Evaluation of results¶

Results for out-of-sample interval.

In [24]:
fig = go.Figure()

fig.add_trace( go.Scatter(x=evaluation_data.index, y=evaluation_data['traffic_volume'].values, name='Actual', line_shape='linear'))

fig.add_trace( go.Scatter(x=evaluation_data.index, y=evaluation_data['traffic_volume_pred'].values, name='Predicted', line_shape='linear'))

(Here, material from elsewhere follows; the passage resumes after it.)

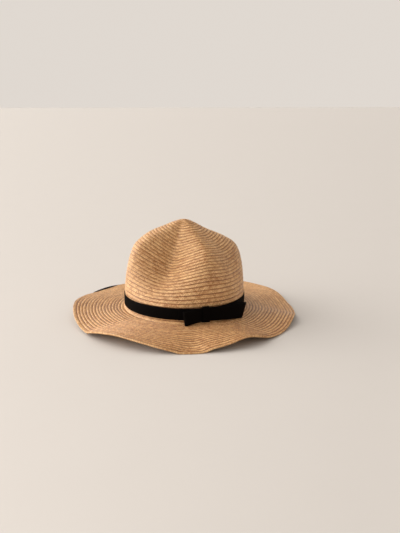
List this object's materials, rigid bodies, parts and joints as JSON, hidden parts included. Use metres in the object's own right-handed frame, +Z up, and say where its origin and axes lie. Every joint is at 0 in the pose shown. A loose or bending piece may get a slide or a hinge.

fig.update_layout( autosize=False, width=1200, height=500 )

fig.show()
In [25]:
MAE = mean_absolute_error( evaluation_data['traffic_volume'].values , evaluation_data['traffic_volume_pred'].values )
MAE
Out[25]:
228.01552092686455
In [26]:
RMSE = sqrt( mean_squared_error( evaluation_data['traffic_volume'].values , evaluation_data['traffic_volume_pred'].values ) )
RMSE
Out[26]:
378.52242798669397
In [29]:
evaluation_data['err_pct'] = ( evaluation_data['traffic_volume'] - evaluation_data['traffic_volume_pred'] ) / evaluation_data['traffic_volume']
In [30]:
MAPE = abs(evaluation_data['err_pct']).mean()
MAPE
Out[30]:
0.10241788405181448

Summary¶

We can see that TIM, with default settings and simple dataset achieved accuracy for day-ahead prediction with MAPE 10.24 %.

Imagine enhancing data with additional information relevant for given line/region/infrastructure such as: information about planned events in venues surrounding metro stations, volume information about connecting means of transport, etc.